Usefulness and acceptability of a standardised orientation and mobility training for partially-sighted older adults using an identification cane

Usefulness and acceptability of a standardised orientation and mobility training for partially-sighted older adults using an identification cane.
Ballemans J, Zijlstra GA, van Rens GH, Schouten JS, Kempen GI.
Source
Department of Health Services, Research, and CAPHRI School for Public Health and Primary Care, Maastricht University, Maastricht, The Netherlands.
Abstract
BACKGROUND:
Orientation and mobility (O&M) training in using an identification (ID) cane is provided to partially-sighted older adults to facilitate independent functioning and participation in the community. Recently, a protocolised standardised O&M-training in the use of the ID cane was developed in The Netherlands. The purpose of this study is to assess the usefulness and acceptability of both the standardised training and the regular training for participants and O&M-trainers in a randomised controlled trial (NCT00946062).
METHODS:
The standardised O&M-training consists of two structured face-to-face sessions and one telephone follow-up, in which, in addition to the regular training, self-management and behavioural change techniques are applied. Questionnaires and interviews were used to collect data on the training's usefulness, e.g. the population reached, self-reported benefits or achievements, and acceptability, e.g. the performance of the intervention according to protocol and participants' exposure to and engagement in the training.
RESULTS:
Data was collected from 29 O&M-trainers and 68 participants.
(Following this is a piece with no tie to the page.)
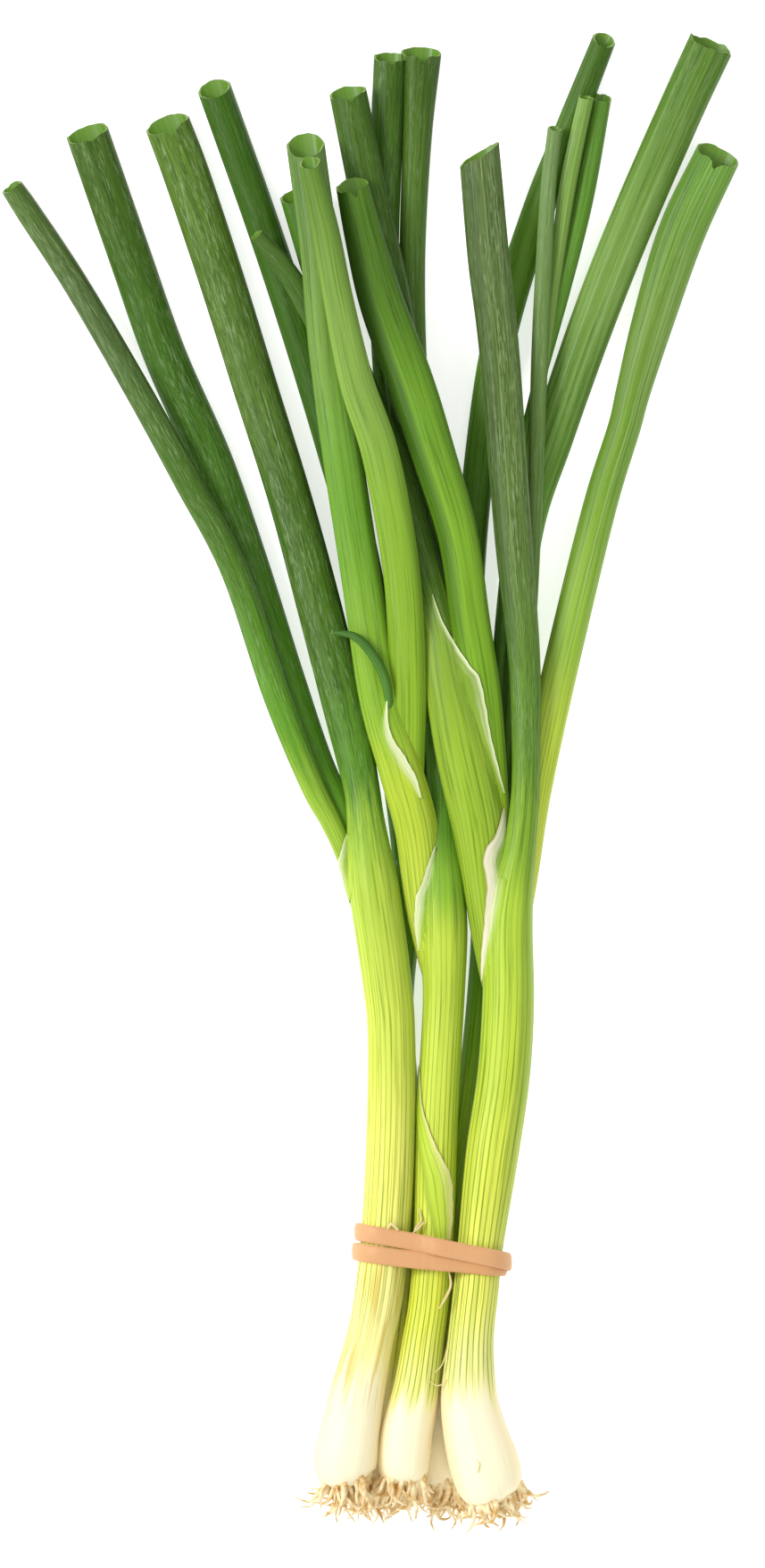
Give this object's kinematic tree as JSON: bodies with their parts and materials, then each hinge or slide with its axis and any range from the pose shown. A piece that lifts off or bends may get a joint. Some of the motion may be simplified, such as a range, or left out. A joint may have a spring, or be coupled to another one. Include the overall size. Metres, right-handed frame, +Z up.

Regarding the self-reported benefits, outcomes were comparable for the standardised training and the regular training according the trainers and participants e.g., about 85% of the participants in both groups experienced benefits of the cane and about 70% gained confidence in their capabilities. Participants were actively involved in the standardised training. Nearly 40% of the participants in the standardised training group was not exposed to the training according to protocol regarding the number of sessions scheduled and several intervention elements, such as action planning and contracting.
CONCLUSIONS:
The standardised and regular O&M-training showed to be useful and mostly acceptable for the partially-sighted older adults and trainers. Yet, a concern is the deviation from the protocol of the standardised O&M-training by the O&M-trainers regarding distinguishing elements such as action planning. Overall, participants appreciated both trainings and reported benefit.